If you have a folding knife or a multitool, you’ll also need to oil it occasionally to ensure it doesn’t get too hard to operate. You can use any lubricant oil, like a 3-in-1 or WD-40 spray. Clean the knife thoroughly, then let it soak in the oil. Once it has had time to penetrate, wipe off the excess and open and close each tool a few times. If it’s still stiff, you might need to repeat the process.


If you’re new to using pocket and survival knives, know that they are sharp and dangerous. You’ve got to use them correctly, or you might get a severe cut. Folding-blade knives are the worst. If you apply pressure in the wrong direction and are holding the handle tightly, the blade can close right on your fingers. Ouch!

Some makers incorporate a blade lock to ensure that this doesn’t happen. It’s a handy thing to have and adds an extra layer of safety. But it’s also the first thing to gum up and stop working as soon as it has been around saltwater for a few years.

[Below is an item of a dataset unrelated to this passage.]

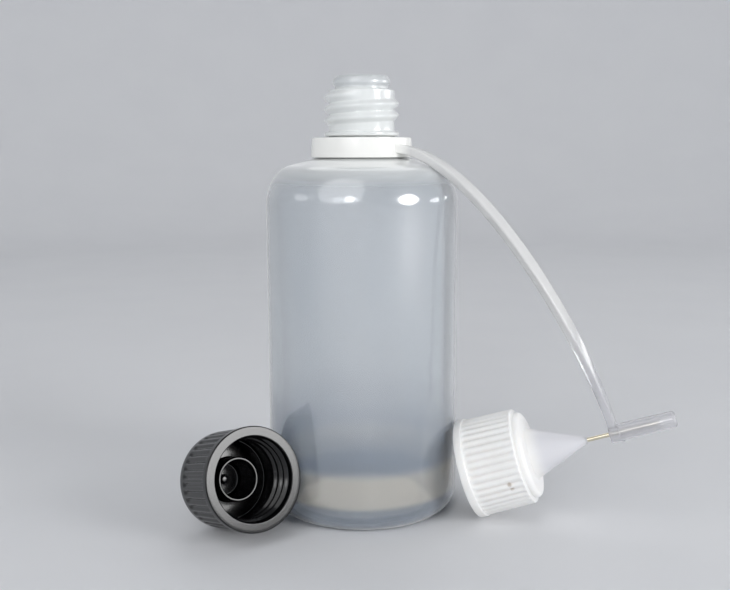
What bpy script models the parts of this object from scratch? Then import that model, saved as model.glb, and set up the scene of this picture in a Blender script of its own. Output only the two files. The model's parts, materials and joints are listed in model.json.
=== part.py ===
"""Needle tip applicator bottle, 60 ml, with its caps off.

A blown squeeze bottle stands on its base. A moulded tether swivels on its
neck: a collar, a strap that curls over the shoulder, and a closed sleeve that
keeps the needle of the nozzle cap covered. The black closing cap leans beside
the bottle. Metres, +Z up, origin on the table in the middle of the footprint.
"""
from math import cos, pi, radians, sin, tan

import bmesh
import bpy
from mathutils import Matrix, Vector

mm = 0.001

# Bottle body
body_radius = 18.5 * mm
body_height = 60.0 * mm
wall = 0.95 * mm
heel_radius = 3.8 * mm
standing_ring_width = 1.8 * mm
push_up = 1.3 * mm
push_up_slope = radians(50)
sweep_radius = 9.0 * mm
sweep_angle = radians(38)
corner_radius = 5.0 * mm
crown_slope = radians(15.5)

# Neck, thread and lip
neck_radius = 6.26 * mm
neck_bore_radius = 4.2 * mm
neck_root_fillet = 0.7 * mm
flange_radius = 7.1 * mm
flange_thickness = 0.75 * mm
neck_length = 7.85 * mm
thread_pitch = 2.13 * mm
thread_turns = 2.75
thread_height = 0.84 * mm
thread_root_width = 1.5 * mm
thread_crest_width = 0.55 * mm
thread_start = 1.05 * mm
thread_fade = 0.18
lip_height = 2.6 * mm
lip_radius = 5.47 * mm
lip_groove_radius = 5.1 * mm
lip_face_width = 0.6 * mm

# Tether: collar, strap and needle sleeve
collar_height = 3.75 * mm
collar_radius = 9.75 * mm
collar_draft = 0.25 * mm
collar_skirt = 1.25 * mm
collar_plate = 1.2 * mm
collar_edge = 0.15 * mm
strap_azimuth = radians(-46.9)
strap_width = 2.5 * mm
strap_thickness = 1.6 * mm
strap_edge = 0.3 * mm
strap_root_drop = radians(0.6)
strap_root_reach = 14.0 * mm
strap_end_reach = 20.35 * mm
strap_twist = radians(38)
strap_rise = 0.86 * mm
sleeve_radius = 1.62 * mm
sleeve_tip_radius = 1.54 * mm
sleeve_length = 12.25 * mm
sleeve_end_round = 0.7 * mm
sleeve_bore_radius = 0.75 * mm
sleeve_mouth_radius = 1.0 * mm
eye_radius = 1.74 * mm
eye_thickness = 1.9 * mm

# Closing threads and ribbed skirt, the same on both caps
rim_radius = 9.5 * mm
rim_band = 1.5 * mm
rim_edge = 0.2 * mm
skirt_length = 11.2 * mm
skirt_taper = 0.45 * mm
rib_count = 40
rib_depth = 0.34 * mm
rib_run_out = 0.3 * mm
grip_step = 0.14 * mm
cap_wall = 1.52 * mm
cap_bore_depth = 10.9 * mm
bore_chamfer = 0.25 * mm
plug_reach = 4.4 * mm
plug_wall = 0.55 * mm

# Nozzle cap and its needle
nozzle_step = 0.85 * mm
dome_edge_radius = 0.95 * mm
dome_height = 1.3 * mm
dome_crown = 0.1 * mm
cone_base_radius = 4.9 * mm
cone_end_radius = 0.8 * mm
cone_length = 10.3 * mm
nib_radius = 0.65 * mm
nib_length = 0.5 * mm
needle_radius = 0.4 * mm
needle_bore_radius = 0.25 * mm
needle_out = 13.3 * mm
needle_in = 4.9 * mm
needle_bare = 4.2 * mm

# Black closing cap
black_cap_length = 14.8 * mm
black_cap_round = 3.0 * mm
black_recess_radius = 3.3 * mm
black_recess_depth = 13.3 * mm

# Where the caps lie
nozzle_azimuth = radians(-15.1)
nozzle_tilt = radians(18.6)
nozzle_lean_azimuth = radians(-19.6)
black_azimuth = radians(-55.1)
black_tilt = radians(16)
black_rim_ahead = 6.6 * mm

# Clearances
collar_clearance = 0.3 * mm
lean_clearance = 0.4 * mm
black_lean_clearance = 0.4 * mm
needle_clearance = 0.1 * mm
needle_tip_clearance = 0.3 * mm
plug_clearance = 0.15 * mm

# Facets round each turned form
body_segments = 72
neck_segments = 36
collar_segments = 60
cap_segments = 40
nozzle_segments = 20
sleeve_segments = 24
strap_stations = 44
thread_steps = 36


def arc(centre, radius, start, end, steps):
    """Points of an arc in the radius, height plane, both ends included."""
    points = []
    for i in range(steps + 1):
        angle = start + (end - start) * i / steps
        points.append((centre[0] + radius * cos(angle), centre[1] + radius * sin(angle)))
    return points


def material(name, colour, roughness, metallic=0.0):
    """A plain Principled finish for one sub-part."""
    made = bpy.data.materials.new(name)
    made.use_nodes = True
    shader = made.node_tree.nodes["Principled BSDF"]
    shader.inputs["Base Color"].default_value = (*colour, 1.0)
    shader.inputs["Roughness"].default_value = roughness
    shader.inputs["Metallic"].default_value = metallic
    made.diffuse_color = (*colour, 1.0)
    return made


def ring(bm, radius, height, count, groove=0.0):
    """Vertices round the local Z axis; every other one lies a groove deeper."""
    if radius < 1e-7:
        return [bm.verts.new((0.0, 0.0, height))]
    verts = []
    for i in range(count):
        reach = radius - (groove if i % 2 else 0.0)
        angle = 2 * pi * i / count
        verts.append(bm.verts.new((reach * cos(angle), reach * sin(angle), height)))
    return verts


def bridge(bm, lower, upper):
    """Faces between two rings, which may have different numbers of vertices."""
    n, m = len(lower), len(upper)
    if n == 1 or m == 1:
        around = upper if n == 1 else lower
        for i in range(len(around)):
            following = around[(i + 1) % len(around)]
            if n == 1:
                bm.faces.new((lower[0], following, around[i]))
            else:
                bm.faces.new((around[i], following, upper[0]))
        return
    if n == m:
        for i in range(n):
            k = (i + 1) % n
            bm.faces.new((lower[i], lower[k], upper[k], upper[i]))
        return
    i = j = 0
    while i < n or j < m:
        if j == m or (i < n and (i + 1) / n <= (j + 1) / m):
            bm.faces.new((lower[i % n], lower[(i + 1) % n], upper[j % m]))
            i += 1
        else:
            bm.faces.new((lower[i % n], upper[(j + 1) % m], upper[j % m]))
            j += 1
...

Knives don’t mix well with inflatable kayaks. If you are paddling an inflatable, consider a flat-tipped safety knife for an extra layer of safety.

Think about how and where you’ll store your knife. Some paddlers keep them in their PFDs, while others keep them in a waterproof pouch on deck. Either way, it should be easy to access.

Summing up: Which Kayak Knife Should you Buy?

In our humble opinion, the NRS Neko titanium tip rescue knife takes the top spot of our best knife for kayaking. The NRS Neko knife has everything you need for a kayaking knife, from the comfortable grip to precision cutting and durability; this is our number one choice, even though it comes in at a high price point.

At a close second and a considerably lower cost, the NRS Pilot Knife gets high praise for its durability and performance. It does everything a kayaker would need and does it well for half the price of our top pick.

Any knife is better than none, but these top six kayak knives will help with your fishing and safety needs while exploring the open water. It’s always best to do your research to figure out which knife will work best for you. These top kayak knife reviews will help narrow down your decision.